Date: 16 September 2006 03:51 am (UTC)
From: [identity profile] gillpolack.livejournal.com
Your language comment has got me thinking. I am not good at translation either and have had to learn it as a separate skill. When I read French I read it in French, not translated into English, for instance. This was spotted at uni when I did badly on my Old French language stuff but could understand nuances of texts and explain them. I didn't have a second language very young and I learned how to translate when other people learned how to think in the language - it was a sort of reverse skills acquisition.

Every now and again I wonder if some people *do* acquire langauges differently to others. What you described sounds *so* like the early childhood version of my teen experience. You weren't forced to translate between the two tongues by teachers who insisted on proof of homework, so you didn't learn that skill for Japanese.

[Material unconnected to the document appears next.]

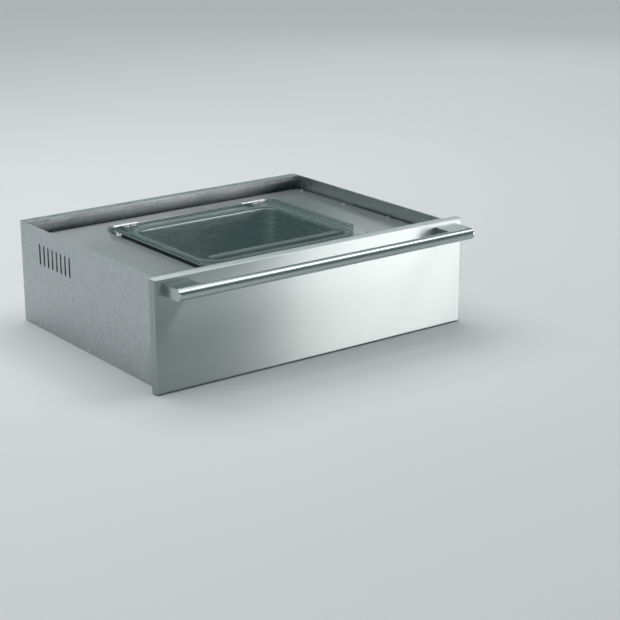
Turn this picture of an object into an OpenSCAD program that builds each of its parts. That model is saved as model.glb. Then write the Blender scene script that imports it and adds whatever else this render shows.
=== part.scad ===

Date: 24 November 2006 01:04 am (UTC)
From: [identity profile] kchew.livejournal.com
Heh. My blond three-year-old attracts attention for that reason too. I've been told that he has no accent, which must mean that he speaks with a good Tokyo accent. His grandmother wouldn't have it any other way. My younger son looks as much Japanese as his older brother doesn't, so he won't get the stares that his brother will if/when we finally make it to Japan.

My husband's sisters were in more or less the same position as you around the same age, except that they dropped English entirely when in Japan, and dropped Japanese entirely when they returned to the United States.

I remember what a page of text looks like if you can't read. I can't figure out the text in retrospect; it's a cool, fun memory, so I trot it out every once and a while to keep it fresh.

Anyway; that's all so very cool. What a great experience. What subject did you father teach?

Date: 5 January 2009 10:23 pm (UTC)
From: [identity profile] pdlloyd.livejournal.com
This is fascinating. What adventures you had. It's wonderful that you've been able to retain these memories, fragmentary as they are.